As Halloween, the midterm elections and quantitative wheezing approach over the next week, some strange and spooky developments have occurred:

    * Interest rates rise. Interest rates are rising despite the intended opposite effect of QE 2 to be announced next Wednesday. (The yield on the 10-year U.S. note, at 2.68%, has risen by about 30 basis points recently and has retraced the entire yield decline since Bernanke's introduction of the concept of QE 2 at the Jackson Hole meeting in August.)

    * As does inflation rise. While the Fed is focused on deflation, inflationary pressures are mounting. (I call this screwflation.) While this is one of the primary stated objectives of QE 2, the unintended consequence of rising input costs and rising prices of food, copper (up 16%), gasoline (up 13%) and so on is to reduce global growth, pressure corporate margins and squeeze consumers' real incomes further. (And, as Sir Larry Kudlow teaches us, the price of gold (up 8%) is the precursor to worrisome inflationary trends.)

    * A rapid U.S. dollar drop. Sliding 10% against the euro will surely help exports, but further quick declines could cause tensions with our trading partners.

    * Chaos in housing. Mortgage-gate has trumped the impact of unprecedented lower mortgage rates on the slope of the housing recovery. (Rep and warranty issues have served to create market disequilibrium and have put a dagger into the heart of housing and the availability of mortgage credit.)

    * The long tail of the last credit cycle remains an ever present risk. Europe's debt woes continue. As an example, spreads on Greek bonds have risen by nearly 50 basis points overnight.

    * Quantitative easing lite. A positive outcome from QE 2, viewed as the sine qua non by bullish investors, is starting to look increasingly smaller than the Tepper camp desires or expects. Again, more shucks and aww, not the shock and awe of the first round of quantitative easing.

On the last bullet point, QE 2 has become the panacea for not only our economic ills but nearly everything else. Yet, strangely, no improvements in the jobs picture or in the fiscal imbalances (local, state and federal) have been yet seen.

The coup de grace for me was in watching the breathless commentary from one of the panelists on last night's airing of CNBC's "Fast Money," when my friend/buddy/pal, Brian Kelly, extolled the game-changing virtues of quantitative easing (on housing, on the economy, on corporate financing and, yes, on stock prices) after previously having been emphatically bearish at the July market lows (based, in part, on the structural imbalances of the domestic economy and the long tail of the past credit crisis).

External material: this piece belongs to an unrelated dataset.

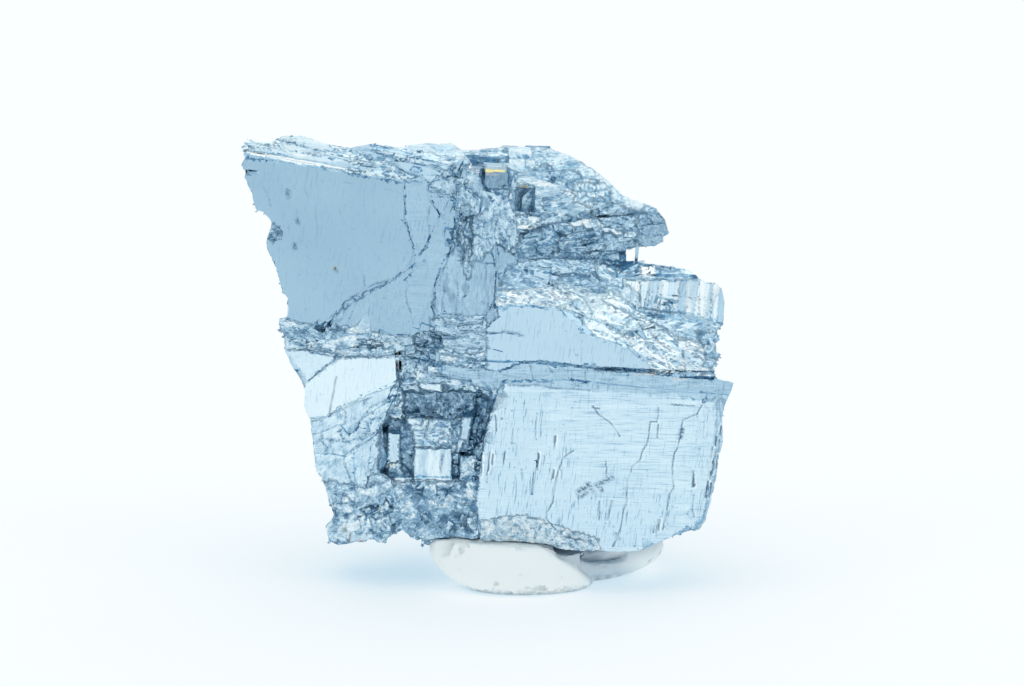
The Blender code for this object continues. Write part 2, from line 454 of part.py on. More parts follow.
def add_plane_trim(collection):
    """A large block, cut by each plane in turn, that the specimen's back and flanks are trimmed to."""
    form = bmesh.new()
    bmesh.ops.create_cube(form, size=REACH * MM)
    for point, outward in TRIM_PLANES.values():
        cut = bmesh.ops.bisect_plane(form, geom=form.verts[:] + form.edges[:] + form.faces[:],
                                     plane_co=Vector(point) * MM, plane_no=Vector(outward),
                                     clear_outer=True)
        rim = [part for part in cut["geom_cut"] if isinstance(part, bmesh.types.BMEdge)]
        bmesh.ops.edgeloop_fill(form, edges=rim)
    return add_bmesh_object("plane_trim", form, collection)


def reach_at(height):
    """How far right the nose reaches at a height, between the heights in its table."""
    for (z0, x0), (z1, x1) in zip(NOSE_REACH, NOSE_REACH[1:]):
        if height <= z1:
            return x0 + (x1 - x0) * max(0.0, height - z0) / (z1 - z0)
    return NOSE_REACH[-1][1]


def add_nose(collection, rng):
    """The nose's sheets, from the lowest up. Their fronts lean back as they rise."""
    step = (NOSE_TOP - NOSE_BOTTOM) / NOSE_SHEETS
    for i in range(NOSE_SHEETS):
        height = NOSE_BOTTOM + (i + 0.5) * step
        rise = (i + 0.5) / NOSE_SHEETS
        front = -6.2 + 5.4 * rise ** 1.5 + rng.uniform(-0.35, 0.35)
        end = reach_at(height)
        outline = [(2.0, front), (end * 0.5, front + 0.5), (end - 4.6, front + 1.5), (end - 1.6, front + 3.6),
                   (end, front + 5.6), (end - 0.4, 5.0), (end - 3.2, 6.4), (2.0, 7.0)]
        mesh = prism_mesh(f"nose_sheet_{i}", broken_outline(outline, 0.3, rng), step * NOSE_OVERLAP)
        lean = turned([rng.uniform(-2, 2), rng.uniform(-1, 1), 0]).to_matrix().to_4x4()
        mesh.transform(Matrix.Translation(Vector((0, 0, height)) * MM) @ lean)
        add_mesh_object(f"nose_sheet_{i}", mesh, collection)


def add_nose_posts(collection):
    """The thin posts that still bridge the gap under the nose."""
    bottom, top = NOSE_POST_SPAN
    for i, (x, y, width, lean) in enumerate(NOSE_POSTS):
        add_block(f"nose_post_{i}", (x, y, (bottom + top) / 2), (width, 1.0, top - bottom),
                  turned((0, lean, 0)), collection)


def add_ribs(collection, rng):
    """Upright ribs on the face of the rib block, each turned a little to the left or right."""
    left, right = 12.4, 21.6
    x = left
    i = 0
    while x < right:
        width = rng.uniform(0.45, 1.0)
        share = (x - left) / (right - left)
        bottom = 25.2 - 1.0 * share
        top = 28.6 - 0.6 * share ** 2
        centre = (x + width / 2, -4.6 + 0.3 * share + rng.uniform(-0.16, 0.16), (bottom + top) / 2)
        turn = turned((0, rng.uniform(3, 9), rng.uniform(-16, 16)))
        add_block(f"rib_{i}", centre, (width * 1.15, 1.3, top - bottom), turn, collection)
        x += width
        i += 1


def ray_onto(side, across, up):
    """The start and direction of a ray that meets the specimen from the named side."""
    rays = {
        "front": ((across, -REACH, up), (0, 1, 0)),
        "back": ((across, REACH, up), (0, -1, 0)),
        "left": ((-REACH, across, up), (1, 0, 0)),
        "right": ((REACH, across, up), (-1, 0, 0)),
        "top": ((across, up, REACH), (0, 0, -1)),
        "under": ((across, up, -REACH), (0, 0, 1)),
    }
    start, direction = rays[side]
    return Vector(start) * MM, Vector(direction)


def add_crumbs(name, zone, surface, collection, rng):
    """Small blocky crystals seated on the surface at random, each turned a little from the cleavage."""
    side, across, up, count, sizes, proportions, turn = zone
    for i in range(count):
        start, direction = ray_onto(side, rng.uniform(*across), rng.uniform(*up))
        hit = surface.ray_cast(start, direction)[0]
        size = [rng.uniform(*sizes) * share for share in proportions]
        angles = [rng.uniform(-turn, turn) for _ in range(3)]
        if hit:
            centre = hit / MM + direction * SEAT_DEPTH * min(size)
            add_block(f"{name}_crumb_{i}", centre, size, turned(angles), collection)


def add_boolean(obj, name, operation, operand):
    """A Boolean modifier with one object, or with a collection of them."""
    modifier = obj.modifiers.new(name, "BOOLEAN")
    modifier.operation = operation
    modifier.solver = "EXACT"
    if isinstance(operand, bpy.types.Collection):
        modifier.operand_type = "COLLECTION"
        modifier.collection = operand
    else:
        modifier.object = operand


def finish(name, color, roughness, metallic):
    """A plain material of one finish."""
    material = bpy.data.materials.new(name)
    material.use_nodes = True
    shader = material.node_tree.nodes["Principled BSDF"]
    shader.inputs["Base Color"].default_value = (*color, 1)
    shader.inputs["Roughness"].default_value = roughness
    shader.inputs["Metallic"].default_value = metallic
    return material


def shells_of(form):
    """The mesh's separate shells, each a list of vertices."""
    left = set(form.verts)
    shells = []
    while left:
        shell = [left.pop()]
        for vert in shell:
            for edge in vert.link_edges:
                other = edge.other_vert(vert)
                if other in left:
                    left.remove(other)
                    shell.append(other)
        shells.append(shell)
    return shells


def make_final(obj):
    """Settles the modifiers into the mesh, and drops flakes that float free or lie sealed inside it."""
    graph = bpy.context.evaluated_depsgraph_get()
    mesh = bpy.data.meshes.new_from_object(obj.evaluated_get(graph))
    form = bmesh.new()
    form.from_mesh(mesh)
    shells = sorted(shells_of(form), key=len)
    for shell in shells[:-1]:
        bmesh.ops.delete(form, geom=shell, context="VERTS")
    form.to_mesh(mesh)
    form.free()
    obj.modifiers.clear()
    obj.data = mesh


def build_crystal(parts, rng):
    """The stibnite: cleaved slabs first, then the breaks and grooves, then the small crystals."""
    slabs = collection_of("crystal_slabs", True)
    crumbs = collection_of("crystal_crumbs", True)
    grooves = collection_of("crystal_grooves", True)
    trims = collection_of("crystal_trims", True)
    crystal = add_slab("stibnite_crystal", BODY_SLABS["core"], parts, rng)
    for group in (UPPER_SLABS, MIDDLE_SLABS, LOWER_SLABS, BODY_SLABS):
        for name, slab in group.items():
            if name != "core":
                add_slab(name, slab, slabs, rng)
    add_nose(slabs, random.Random(NOSE_SEED))
    add_ribs(slabs, rng)
    for name, (centre, size, angles) in CUTS.items():
        add_block(name, centre, size, turned(angles), grooves)
    add_nose_posts(crumbs)
    add_boolean(crystal, "join slabs", "UNION", slabs)
    add_boolean(crystal, "trim to outline", "INTERSECT", add_outline_trim(trims))
    add_boolean(crystal, "trim to planes", "INTERSECT", add_plane_trim(trims))
    add_boolean(crystal, "cut grooves", "DIFFERENCE", grooves)
    bpy.context.view_layer.update()
    surface = BVHTree.FromObject(crystal, bpy.context.evaluated_depsgraph_get())
    for seed, (name, zone) in enumerate(CRUMB_ZONES.items()):
        add_crumbs(name, zone, surface, crumbs, random.Random(seed))
    add_boolean(crystal, "join crumbs", "UNION", crumbs)
    sole_cut = add_block("sole_cut", (5, 0, SOLE_HEIGHT - 5), (22, 30, 10), Euler(), trims)
    add_boolean(crystal, "flat sole", "DIFFERENCE", sole_cut)
    make_final(crystal)
    crystal.data.materials.append(finish("stibnite", (0.46, 0.58, 0.68), 0.22, 1.0))
    return crystal


def build_putty(parts):
    """The putty: three squashed lobes, flat below, pressed flat on top and lipped along the front."""
    lobes = collection_of("putty_lobes", True)
    cutters = collection_of("putty_cutters", True)
    made = []
    for name, (centre, radii, angles) in PUTTY_LOBES.items():
        form = bmesh.new()
        place = Matrix.LocRotScale(Vector(centre) * MM, turned(angles), Vector(radii) * MM)
        bmesh.ops.create_uvsphere(form, u_segments=26, v_segments=12, radius=1.0, matrix=place)
        made.append(add_bmesh_object(name, form, lobes))
    putty = add_mesh_object("mounting_putty", made[0].data.copy(), parts)
    add_boolean(putty, "join lobes", "UNION", lobes)
    floor_cut = add_block("floor_cut", (5, 0, -5), (40, 40, 10), Euler(), cutters)
    add_boolean(putty, "flat base", "DIFFERENCE", floor_cut)
    lip = LOWER_SLABS["big_face"]["face"] - CLEARANCE
    press = add_block("crystal_press", (5, lip + 15, PUTTY_TOP + 5), (40, 30, 10), Euler(), cutters)
    add_boolean(putty, "pressed top", "DIFFERENCE", press)
    rim = add_block("lip_press", (5, -10, LIP_TOP + 5), (40, 40, 10), turned((0, LIP_SLOPE, 0)), cutters)
    add_boolean(putty, "pressed lip", "DIFFERENCE", rim)
    make_final(putty)
    putty.data.materials.append(finish("putty", (0.86, 0.86, 0.82), 0.6, 0.0))
    return putty


def centre_over_origin(objects):
    """Moves the parts together, so that the middle of their box's bottom is at the origin."""
    corners = [vert.co for obj in objects for vert in obj.data.vertices]
    low = Vector([min(corner[axis] for corner in corners) for axis in range(3)])
    high = Vector([max(corner[axis] for corner in corners) for axis in range(3)])
    shift = Matrix.Translation((-(low.x + high.x) / 2, -(low.y + high.y) / 2, -low.z))
    for obj in objects:
        obj.data.transform(shift)


def main():
    clear_scene()
    rng = random.Random(1)
    parts = collection_of("stibnite_specimen", False)
    crystal = build_crystal(parts, rng)
    putty = build_putty(parts)
    centre_over_origin([crystal, putty])


main()
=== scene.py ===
import math

import bmesh
import bpy
import numpy as np
from mathutils import Euler, Matrix, Vector, noise
from mathutils.bvhtree import BVHTree


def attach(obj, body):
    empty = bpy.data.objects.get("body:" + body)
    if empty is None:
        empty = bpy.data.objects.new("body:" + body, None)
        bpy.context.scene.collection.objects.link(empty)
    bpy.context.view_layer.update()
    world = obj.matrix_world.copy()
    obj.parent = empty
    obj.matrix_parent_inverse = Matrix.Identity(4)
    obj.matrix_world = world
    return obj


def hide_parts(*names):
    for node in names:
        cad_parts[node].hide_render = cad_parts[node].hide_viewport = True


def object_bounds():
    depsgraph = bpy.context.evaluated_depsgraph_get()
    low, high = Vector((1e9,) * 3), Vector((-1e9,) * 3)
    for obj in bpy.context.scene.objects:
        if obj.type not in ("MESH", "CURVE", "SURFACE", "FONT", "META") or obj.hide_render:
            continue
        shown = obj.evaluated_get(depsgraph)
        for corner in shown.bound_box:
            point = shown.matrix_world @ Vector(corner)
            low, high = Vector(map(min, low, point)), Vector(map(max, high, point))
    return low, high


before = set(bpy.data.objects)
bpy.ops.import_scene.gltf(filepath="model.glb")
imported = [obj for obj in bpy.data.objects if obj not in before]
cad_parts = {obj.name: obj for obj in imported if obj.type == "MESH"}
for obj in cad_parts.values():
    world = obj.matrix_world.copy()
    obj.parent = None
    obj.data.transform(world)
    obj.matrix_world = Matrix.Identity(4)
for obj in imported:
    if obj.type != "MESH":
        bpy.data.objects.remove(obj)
cadLow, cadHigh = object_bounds()
bpy.ops.object.select_all(action="DESELECT")
print("frame loaded")

mm = 0.001
noise.seed_set(7)  # so that every run breaks the crystal in the same way

# The view, in mm and degrees. The lines of the broken face are drawn on the plane that it looks at.
view = {
    "elevation": 10,
    "distance": 260,
    "aim": (2.14, -8.74, 23.2),
    "lens": 100,
    "sensor": 36,
    "nearest": 1,
    "furthest": 10000,
}

slope = math.radians(view["elevation"])
ahead = np.array((0, math.cos(slope), -math.sin(slope)))
upward = np.array((0, math.sin(slope), math.cos(slope)))
eye = np.array(view["aim"]) - ahead * view["distance"]


def makeCamera():
    bpy.ops.object.camera_add(location=Vector(eye) * mm, rotation=(math.radians(90) - slope, 0, 0))
    camera = bpy.context.object
    camera.name = "camera"
    camera.data.lens = view["lens"]
    camera.data.sensor_width = view["sensor"]
    camera.data.clip_start = view["nearest"] * mm
    camera.data.clip_end = view["furthest"] * mm
    bpy.context.scene.camera = camera


makeCamera()


def fromHex(code):
    # sRGB hex to the linear colour that a shader takes
    parts = [int(code[i : i + 2], 16) / 255 for i in (0, 2, 4)]
    return (*(p / 12.92 if p <= 0.04045 else ((p + 0.055) / 1.055) ** 2.4 for p in parts), 1)


def greys(levels):
    # a ramp's stops from positions and brightnesses
    return [(position, (level, level, level, 1)) for position, level in levels]


def addNode(tree, kind, settings=None, links=None, stops=None):
    # a node, its settings, what is linked to it and a ramp's stops; a linked node gives its first output
    node = tree.nodes.new("ShaderNode" + kind)
    for name, value in (settings or {}).items():
        if isinstance(name, int) or name in node.inputs:
            node.inputs[name].default_value = value
        else:
            setattr(node, name, value)
    for name, source in (links or {}).items():
        output = source if isinstance(source, bpy.types.NodeSocket) else source.outputs[0]
        tree.links.new(output, node.inputs[name])
    if stops:
        elements = node.color_ramp.elements
        elements.remove(elements[1])
        elements[0].position, elements[0].color = stops[0]
        for position, colour in stops[1:]:
            elements.new(position).color = colour
    return node


def newMaterial(name):
    material = bpy.data.materials.new(name)
    material.use_nodes = True
    material.node_tree.nodes.clear()
    return material, material.node_tree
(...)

Here is the tape from last night.

It is important to recognize that Brian and the bullish cabal have been fully correct in interpreting QE 2 as an engine to higher stock prices.

Jim Cramer mentioned yesterday that there are many reasons for being bullish on equities, but, as I have expressed over the past month, I don't see quantitative wheezing as one of them. And, in light of the mixed economic releases since the market rallied in response to expectations of QE 2, I can only conclude that the confidence in the benefits of further monetary stimulation has been chiefly responsible for the rise in equities.

From my perch, it seems to me the logic regarding the likely efficacy and benefits of quantitative easing has an increasingly weakened foundation, while the unintended consequences loom ever larger. I would sell stocks in the anticipation of QE 2, as I remain of the view that the S&P 500 is in the process of making a top for the rest of the year.